3 things we learned about black holes

There are about 2 million black holes buried in the galaxy and though we’ve know about their existence for about two centuries, it’s only in the last few decades that we’ve begun to understand how important they actually are to the universe.

So what did we learn from today from our guest Caleb Scharf, astrobiologist and author of ‘Gravity’s Engines?’

1) Blackholes are surprisingly small, although their mass is enormous. “They live in the center of pretty much every galaxy in the universe,” said Scharf. “Some are a few million times the mass of our sun, but some of them are billion of times the mass of our sun. But they are incredibly compact. A super-massive blackhole, containing the mass of millions of suns, would only extend to the orbit of Neptune in our solar system.” Which, in the universal scheme of things, is pretty small.

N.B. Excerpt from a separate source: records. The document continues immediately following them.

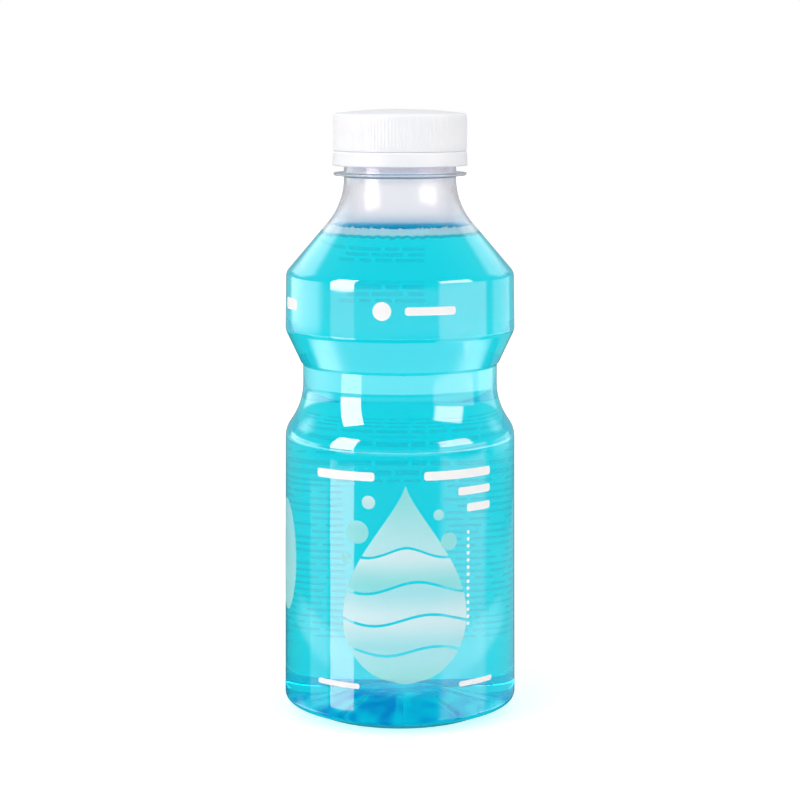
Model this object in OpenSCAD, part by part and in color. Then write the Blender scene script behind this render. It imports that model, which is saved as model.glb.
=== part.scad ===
// Mouthwash bottle: a clear blown bottle with a drum shoulder and a gripped waist, its liquid,
// two clear film labels, and a white screw cap over a tamper band.
// Millimetres, +Z up, origin at the centre of the base on the table.

/* [Lower body] */
// Diameter of the lower body just above the heel
body_d = 70.4; // [66:0.2:78]
// How much narrower the lower body is at its top corner
body_taper = 1.2; // [0:0.2:4]
// Height of the lower body from the table to its top corner
lower_body_h = 86.2; // [60:0.2:120]
// Rounding of the lower body's top corner
body_corner_r = 8.4; // [2:0.2:10]
// Wall of the blown shell
wall = 0.4; // [0.3:0.05:1]

/* [Base] */
// How far the ring that stands on the table lies inside the lower body
foot_inset = 8.2; // [5:0.1:12]
// Width of the flat on that ring
foot_w = 2.4; // [1.5:0.1:4]
// Rounding of both edges of the standing ring
foot_round = 1.6; // [0.5:0.1:2.5]
// Height of the shallow heel outside the standing ring
heel_h = 3.4; // [2:0.1:6]
// Rounding where the heel meets the side
heel_round = 2.4; // [1:0.1:4]
// Height of the push-up in the middle of the base
push_up_h = 7; // [3:0.2:12]
// Diameter of the flat crown of the push-up
push_up_d = 18; // [8:0.5:26]
// Rounding of the push-up's crown
push_up_round = 9; // [3:0.5:12]
// Number of ribs across the push-up's underside
base_ribs = 8; // [4:1:16]
// Width of one rib
base_rib_w = 1.6; // [0.8:0.1:3]
// Height of one rib
base_rib_h = 0.7; // [0.4:0.1:1.5]
// Diameter of the gate mark in the middle of the base
gate_d = 3.6; // [2:0.2:6]

/* [Waist] */
// How deep the waist is drawn in from the lower body
waist_depth = 6; // [3:0.1:9]
// Height over which the body draws in to the waist
waist_flare_h = 8; // [5:0.2:14]
// Rounding of the hollow where the waist begins
waist_round = 20; // [6:0.5:24]
// Height of the waist up to its crease
waist_h = 11.6; // [8:0.2:24]
// How far the crease steps out at the top of the waist
crease_step = 0.6; // [0.3:0.05:1.2]
// Height of that step
crease_h = 0.6; // [0.4:0.05:1.2]
// Rounding of the crease's edges
crease_round = 0.5; // [0.2:0.05:1]

/* [Drum] */
// Height over which the bottle widens from the crease to the drum
drum_flare_h = 9.8; // [6:0.2:16]
// How far the drum's lower corner lies inside the lower body
drum_inset = 0.8; // [0:0.1:3]
// How much narrower the drum is at its upper corner
drum_taper = 0.6; // [0:0.1:3]
// Height of the drum
drum_h = 17.2; // [12:0.2:30]
// Rounding of the drum's lower corner
drum_low_round = 3.6; // [1:0.2:6]
// Rounding of the drum's upper corner
drum_top_round = 3.4; // [1:0.2:6]

/* [Shoulder and neck] */
// Height of the shoulder's cone
shoulder_h = 20.4; // [14:0.2:30]
// Rounding of the hollow between the cone and the neck
shoulder_round = 25; // [8:0.5:28]
// Outside diameter of the neck
neck_d = 33.4; // [30:0.1:38]
// Wall of the neck
neck_wall = 1.6; // [1.2:0.05:2.2]
// Height of the plain neck below the support ring
neck_h = 8.3; // [5:0.1:14]
// How far the support ring stands out of the neck
ring_out = 3.1; // [2.4:0.1:5]
// Thickness of the support ring at its edge
ring_t = 0.8; // [0.6:0.05:1.6]
// Extra thickness of the support ring where it meets the neck
ring_root = 0.5; // [0.2:0.05:1]
// Height of the threaded neck above the support ring
finish_h = 14.5; // [12.5:0.1:18]
// Rounding of the mouth's outer edge
rim_round = 0.6; // [0.2:0.05:0.8]

/* [Thread] */
// Number of thread starts
starts = 3; // [2:1:3]
// Rise of the cap in one whole turn
lead = 9.6; // [9:0.1:12]
// Height of a thread ridge off its wall
thread_h = 1.1; // [0.8:0.05:1.3]
// Width of a ridge at its root
thread_root_w = 1.6; // [1.2:0.05:1.8]
// Width of a ridge at its crest
thread_crest_w = 0.8; // [0.5:0.05:1]
// Turn that one ridge covers, in degrees
thread_turn = 110; // [80:5:115]
// Turn from the right-hand side to where the first ridge begins, in degrees
thread_from = 5; // [2:1:5]
// Gap between the crest of a ridge and the wall that it faces
thread_gap = 0.45; // [0.35:0.05:0.7]
// Gap under the loaded side of a ridge
thread_play = 0.3; // [0.2:0.05:0.5]
// Height of the cap's lowest ridge above the cap's lower edge
thread_start_h = 0.2; // [0.1:0.1:1]

/* [Tamper bead and band] */
// How far the neck's tamper bead stands out
bead_out = 1.1; // [0.8:0.05:1.4]
// Height of the tamper bead
bead_h = 1.2; // [0.8:0.1:1.6]
// How far the band can drop before it lies on the support ring
band_drop = 1.8; // [1:0.1:2.5]
// Gap that is left between the dropped band and the ring
band_rest_gap = 0.3; // [0.2:0.05:0.5]
// Height of the tamper band
band_h = 4; // [3.2:0.1:6]
// How far the band's lower edge flares out
band_flare = 0.2; // [0:0.05:0.5]
// Thickness of the flaps that catch under the bead
flap_t = 0.5; // [0.3:0.05:0.7]
// Gap between the flaps and the bead above them
flap_gap = 0.3; // [0.2:0.05:0.5]
// Width of the seam between the cap and the band
seam = 0.4; // [0.3:0.05:0.6]
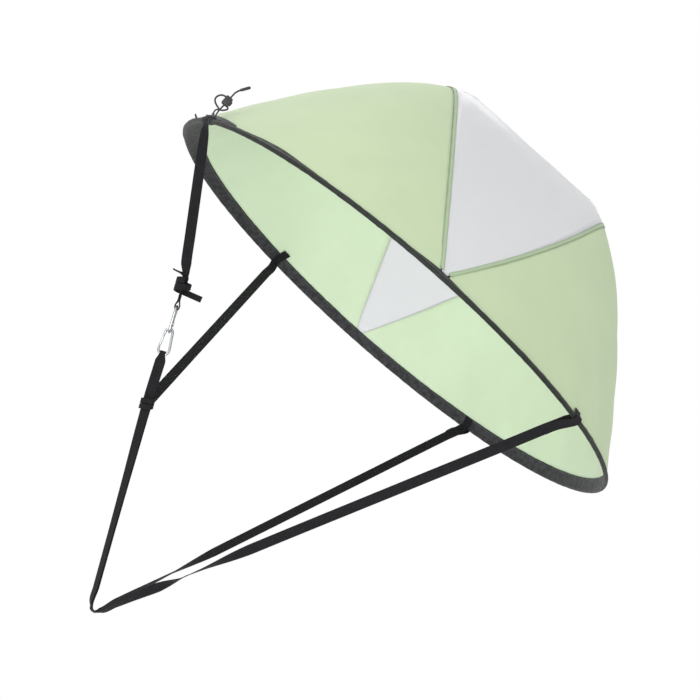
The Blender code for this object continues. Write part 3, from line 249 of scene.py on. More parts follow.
# noises are given as scale, detail and roughness, and bumps as strength and depth
# the inside colour is a lighter copy of the outside green: painted light that stands for light shining through
# the thin cloth
clothLook = {
    "outside": (0.548, 0.668, 0.420), "inside": (0.640, 0.775, 0.550), "tape": (0.400, 0.525, 0.325),
    "roughness": 0.62, "specular": 0.35, "sheen": 0.12, "sheenRoughness": 0.5,
    "threadPitch": 0.0011, "ripPitch": 0.0055, "ripPower": 24.0, "ripTint": 0.10,
    "cloud": (9.0,), "cloudTint": 0.9, "darkShare": 0.955, "lightShare": 1.035, "tintSpan": (0.2, 0.75),
    "crease": (14.0, 4.0), "creaseStretch": (1.0, 3.0, 1.0), "creaseTurn": 0.5,
    "bumps": ((0.35, 0.0016), (0.25, 0.00012), (0.3, 0.00012)),
}


def sailCloth(name, colour):
    # plain weave with a faint thicker thread every few millimetres
    look = clothLook
    paint, tree, shader = newMaterial(name, colour, look)
    space = patternSpace(tree, "UV")
    weave = crossedLines(tree, space, "MULTIPLY", look["threadPitch"])
    ripLine = mathOf(tree, "POWER", crossedLines(tree, space, "MAXIMUM", look["ripPitch"]), look["ripPower"])
    cloud = mathOf(tree, "MULTIPLY", noiseOf(tree, space, *look["cloud"]), look["cloudTint"])
    tint = mathOf(tree, "ADD", cloud, mathOf(tree, "MULTIPLY", ripLine, look["ripTint"]))
    dark = [channel * look["darkShare"] for channel in colour]
    light = [min(channel * look["lightShare"], 1.0) for channel in colour]
    colourBetween(tree, tint, dark, light, shader, *look["tintSpan"])
    slanted = patternSpace(tree, "UV", look["creaseStretch"], look["creaseTurn"])
    bumpStack(tree, shader, (noiseOf(tree, slanted, *look["crease"]), weave, ripLine), look["bumps"])
    return paint


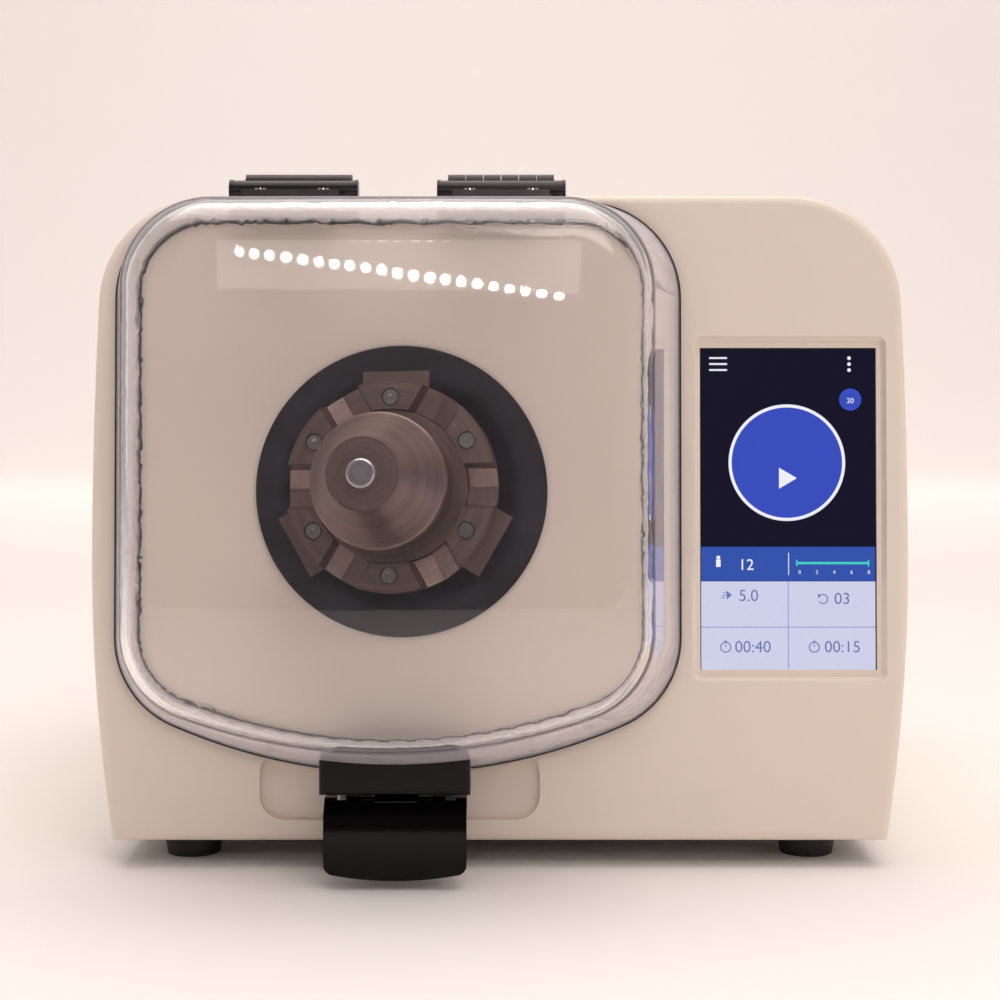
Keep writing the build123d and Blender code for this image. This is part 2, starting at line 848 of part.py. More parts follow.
def side_plane(u):
    """Plane across the machine at u, with n to its right and v upwards."""
    return Plane(origin=face.from_local_coords((u, 0, 0)), x_dir=out_of_face, z_dir=(-1, 0, 0))


def knuckle_starts(centre, first):
    """Left ends of every second knuckle, counted from first."""
    left = centre - hinge_width / 2
    return [left + knuckle * number for number in range(first, hinge_knuckle_count, 2)]


foot_top = face.from_local_coords((lid_u, lid_top + hinge_foot_rise, foot_screw_n))
foot_plane = Plane(origin=foot_top, x_dir=across, z_dir=up_face)


def foot_screw_circles(radius):
    """Circles on the hinge feet, where their screws go down into the lid."""
    with BuildSketch(foot_plane) as circles:
        with GridLocations(hinge_spacing, 1, 2, 1):
            with GridLocations(foot_screw_spacing, 1, 2, 1):
                Circle(radius)
    return circles.sketch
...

2) There are a heck of a lot of black holes out there. “In pretty much every large galaxy there is a super-massive black hole in the center. There is something about the way that galaxies grow and the way they generate stars that is intimately linked to black holes. There has been a joint evolution of these two things. They are linked somehow.” We just don’t know how.

3) We will probably never understand black holes. “When black holes consume matter, it vanishes for good. They have shut themselves off from the normal universe. We’ll never know what is really going on inside. They are forever sealed off from us.”